● **Work to be completed**
Start at the line containing "Write the FreeCAD" and stop at the line containing "SHANK_HALF_WIDTH = 12.5"; copy those lines exactly, both ends included, and no others.

● **Input data**

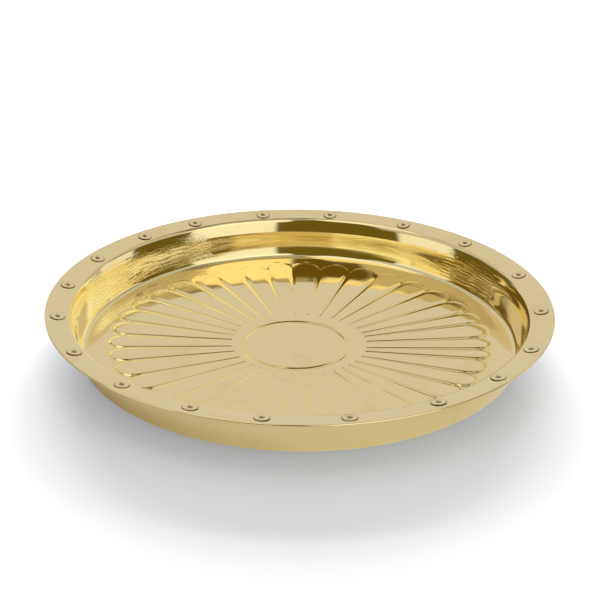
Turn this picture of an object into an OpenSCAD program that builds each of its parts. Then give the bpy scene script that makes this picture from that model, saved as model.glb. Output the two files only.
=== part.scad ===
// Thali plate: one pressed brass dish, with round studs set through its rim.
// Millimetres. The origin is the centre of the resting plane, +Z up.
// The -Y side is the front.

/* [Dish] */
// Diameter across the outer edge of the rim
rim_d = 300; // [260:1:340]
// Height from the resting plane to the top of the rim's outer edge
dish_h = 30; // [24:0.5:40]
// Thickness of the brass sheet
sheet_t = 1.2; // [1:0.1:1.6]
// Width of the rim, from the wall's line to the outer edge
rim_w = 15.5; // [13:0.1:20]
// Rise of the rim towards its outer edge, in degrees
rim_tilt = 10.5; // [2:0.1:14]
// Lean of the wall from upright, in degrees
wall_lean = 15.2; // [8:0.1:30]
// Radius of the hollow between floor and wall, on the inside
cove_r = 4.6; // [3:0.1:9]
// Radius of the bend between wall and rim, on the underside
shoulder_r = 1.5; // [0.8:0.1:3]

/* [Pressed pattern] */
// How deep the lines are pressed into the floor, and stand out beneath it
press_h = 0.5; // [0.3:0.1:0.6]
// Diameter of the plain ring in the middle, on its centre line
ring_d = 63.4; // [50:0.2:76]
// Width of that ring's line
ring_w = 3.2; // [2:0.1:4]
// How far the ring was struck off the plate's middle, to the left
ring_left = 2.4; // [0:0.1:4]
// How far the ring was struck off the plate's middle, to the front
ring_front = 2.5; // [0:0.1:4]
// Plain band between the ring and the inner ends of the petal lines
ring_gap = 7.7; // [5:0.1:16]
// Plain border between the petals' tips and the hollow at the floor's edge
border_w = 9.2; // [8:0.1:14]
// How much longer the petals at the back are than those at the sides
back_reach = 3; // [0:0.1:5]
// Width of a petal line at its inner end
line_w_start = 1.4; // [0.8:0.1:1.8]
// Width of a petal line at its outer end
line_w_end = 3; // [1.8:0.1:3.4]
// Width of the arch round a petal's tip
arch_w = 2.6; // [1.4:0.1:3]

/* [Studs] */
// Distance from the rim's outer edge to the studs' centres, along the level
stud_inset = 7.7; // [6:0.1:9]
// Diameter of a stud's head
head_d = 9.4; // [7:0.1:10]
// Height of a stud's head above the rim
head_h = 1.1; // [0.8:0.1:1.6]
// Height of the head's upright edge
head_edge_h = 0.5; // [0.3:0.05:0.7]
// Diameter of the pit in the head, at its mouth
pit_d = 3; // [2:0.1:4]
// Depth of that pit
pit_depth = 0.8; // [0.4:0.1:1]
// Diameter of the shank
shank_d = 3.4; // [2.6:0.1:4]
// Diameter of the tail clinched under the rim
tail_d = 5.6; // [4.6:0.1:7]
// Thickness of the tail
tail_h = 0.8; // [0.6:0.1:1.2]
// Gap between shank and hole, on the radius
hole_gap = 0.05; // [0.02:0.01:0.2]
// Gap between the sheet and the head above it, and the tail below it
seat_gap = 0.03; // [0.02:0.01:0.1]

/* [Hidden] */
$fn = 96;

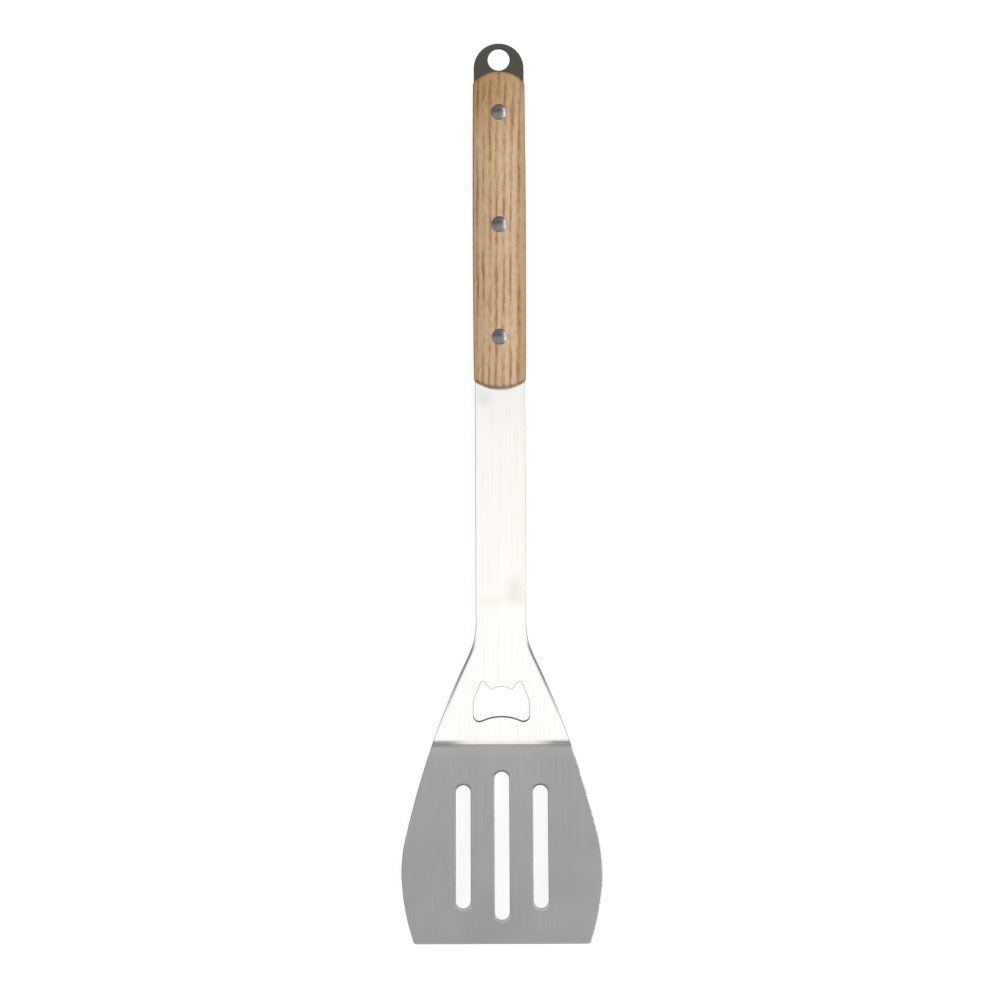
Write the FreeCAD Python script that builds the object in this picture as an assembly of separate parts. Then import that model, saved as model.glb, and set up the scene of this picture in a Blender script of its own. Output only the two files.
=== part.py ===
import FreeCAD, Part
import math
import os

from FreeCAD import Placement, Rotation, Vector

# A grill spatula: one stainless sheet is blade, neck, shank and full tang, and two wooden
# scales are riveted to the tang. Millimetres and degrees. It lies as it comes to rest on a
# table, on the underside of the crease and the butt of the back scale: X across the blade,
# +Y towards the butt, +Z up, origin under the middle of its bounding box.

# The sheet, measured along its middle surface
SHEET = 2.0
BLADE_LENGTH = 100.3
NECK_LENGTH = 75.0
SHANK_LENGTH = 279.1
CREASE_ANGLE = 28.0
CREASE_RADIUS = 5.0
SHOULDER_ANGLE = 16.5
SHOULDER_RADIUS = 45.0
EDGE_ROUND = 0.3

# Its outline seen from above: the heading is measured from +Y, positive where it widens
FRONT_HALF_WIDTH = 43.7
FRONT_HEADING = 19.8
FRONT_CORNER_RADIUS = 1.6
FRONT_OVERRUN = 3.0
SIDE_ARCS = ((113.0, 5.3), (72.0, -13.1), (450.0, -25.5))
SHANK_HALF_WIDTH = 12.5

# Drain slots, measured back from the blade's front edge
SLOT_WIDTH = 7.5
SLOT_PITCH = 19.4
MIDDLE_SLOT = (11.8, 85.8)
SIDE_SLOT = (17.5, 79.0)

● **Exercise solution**
Write the FreeCAD Python script that builds the object in this picture as an assembly of separate parts. Then import that model, saved as model.glb, and set up the scene of this picture in a Blender script of its own. Output only the two files.
=== part.py ===
import FreeCAD, Part
import math
import os

from FreeCAD import Placement, Rotation, Vector

# A grill spatula: one stainless sheet is blade, neck, shank and full tang, and two wooden
# scales are riveted to the tang. Millimetres and degrees. It lies as it comes to rest on a
# table, on the underside of the crease and the butt of the back scale: X across the blade,
# +Y towards the butt, +Z up, origin under the middle of its bounding box.

# The sheet, measured along its middle surface
SHEET = 2.0
BLADE_LENGTH = 100.3
NECK_LENGTH = 75.0
SHANK_LENGTH = 279.1
CREASE_ANGLE = 28.0
CREASE_RADIUS = 5.0
SHOULDER_ANGLE = 16.5
SHOULDER_RADIUS = 45.0
EDGE_ROUND = 0.3

# Its outline seen from above: the heading is measured from +Y, positive where it widens
FRONT_HALF_WIDTH = 43.7
FRONT_HEADING = 19.8
FRONT_CORNER_RADIUS = 1.6
FRONT_OVERRUN = 3.0
SIDE_ARCS = ((113.0, 5.3), (72.0, -13.1), (450.0, -25.5))
SHANK_HALF_WIDTH = 12.5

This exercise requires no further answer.